For reference for those who haven't used Data Fusion, the tools at my disposal are:

• Spark Sink:

• Scala Spark Program (can come before or after Sink):

Description
Executes user-provided Spark code in Scala.

Use Case
This plugin can be used when you want arbitrary Spark code.

Properties
mainClass: The fully qualified class name for the Spark application. It must either be an object that has a main method define inside, with the method signature as def main(args: Array[String]): Unit; or it is a class that extends from the CDAP co.cask.cdap.api.spark.SparkMain trait that implements the run method, with the method signature as def run(implicit sec: SparkExecutionContext): Unit 

• PySpark Program (can come before or after Sink):

Description
Executes user-provided Spark code in Python.

Use Case
This plugin can be used when you want to run arbitrary Spark code.

Edit:

(Nov 2, 2020) I've just learned that there are also Google Cloud Functions that can be written in Python (or Java) and triggered whenever a change happens in the bucket it resides in. If anyone knows how to make such a function that can rename and overwrite the 'part-00000" file when triggered, please let me know. I'll give it a try if all else fails.

Answer 1

Answer without spark usage .To rename file Use GCS Move . Used as workaround

Source path --> fusion_output/folder3/path1/part-0000

Destination path -->enable macro --> fusion_output/folder3/path1/Store_${logicalStartTime(yyyy-MM-dd'T'HH-mm-ss,1d-4h+30m)}.csv

Answer 2

Avoid renaming objects on AWS S3. There's no such thing, all that it does is 'cut and paste' => very expensive operation.

You can try :

import org.apache.spark.sql.SaveMode
df.write.mode(SaveMode.Overwrite).parquet(outputBasePath)

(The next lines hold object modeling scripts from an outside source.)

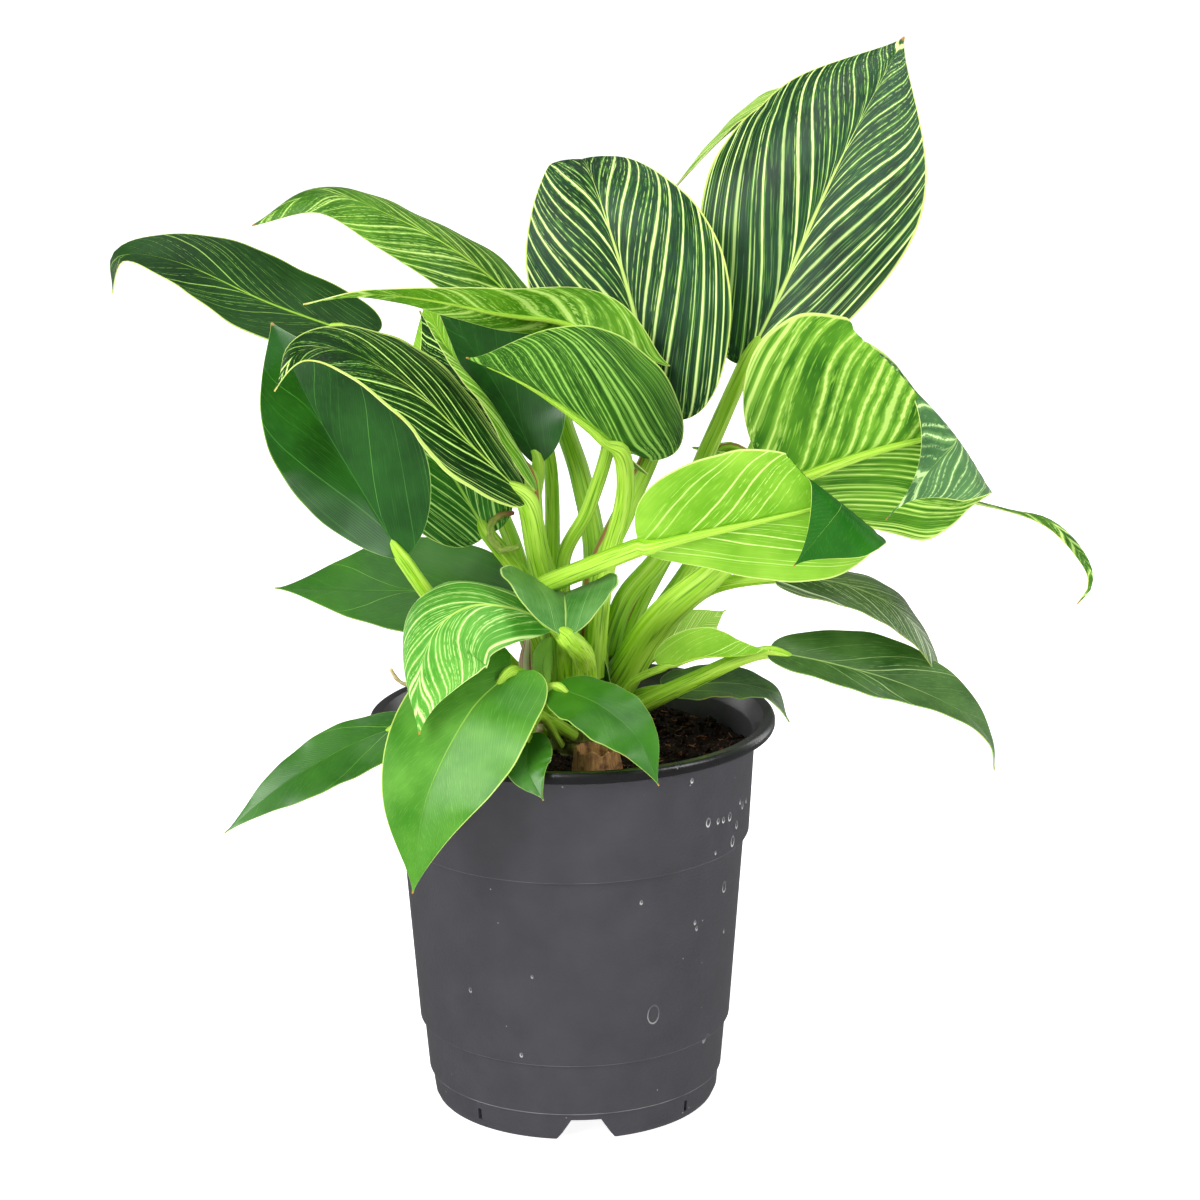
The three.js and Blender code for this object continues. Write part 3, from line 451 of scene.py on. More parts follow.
CRUMBS = 1100
FIBRES = 130
for crumb in range(CRUMBS):
    x, y = strewn(65)
    size = chances.uniform(0.5, 1.3) + 1.6 * chances.random() ** 8
    lump = bmesh.ops.create_icosphere(soil, subdivisions=1, radius=size / 1000)["verts"]
    for corner in lump:
        corner.co *= chances.uniform(0.7, 1.3)
    bmesh.ops.translate(soil, vec=at(x, y, soil_height(x, y) + size * 0.3), verts=lump)
for fibre in range(FIBRES):
    x, y = strewn(62)
    heading = chances.uniform(0, 2 * math.pi)
    path = []
    for k in range(4):
        reach = k * chances.uniform(1.0, 2.6)
        lift = soil_height(x, y) + chances.uniform(0.4, 1.6)
        path.append(Vector((x + reach * math.cos(heading), y + reach * math.sin(heading), lift)))
        heading += chances.uniform(-0.5, 0.5)
    tube(soil, path, [0.16, 0.24, 0.12], 4, 6, material=1)

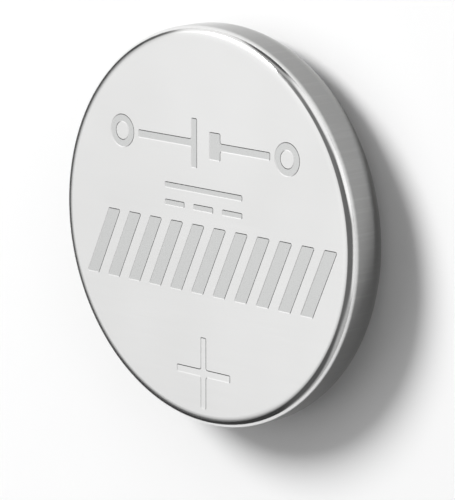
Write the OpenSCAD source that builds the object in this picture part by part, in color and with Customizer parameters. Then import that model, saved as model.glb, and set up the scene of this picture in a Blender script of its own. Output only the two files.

If you insist on using 'rename', use Hadoop libraries, not java:

import org.apache.hadoop.fs.Path
import org.apache.hadoop.conf.Configuration

val srcPath = new Path("source/...")
val destPath = new Path("dest/...")

srcPath.getFileSystem(new Configuration()).rename(srcPath, destPath)

Notice: when working with AWS S3, both paths must be in the same Bucket (they have different FileSystem objects, applicable when using rename(...)).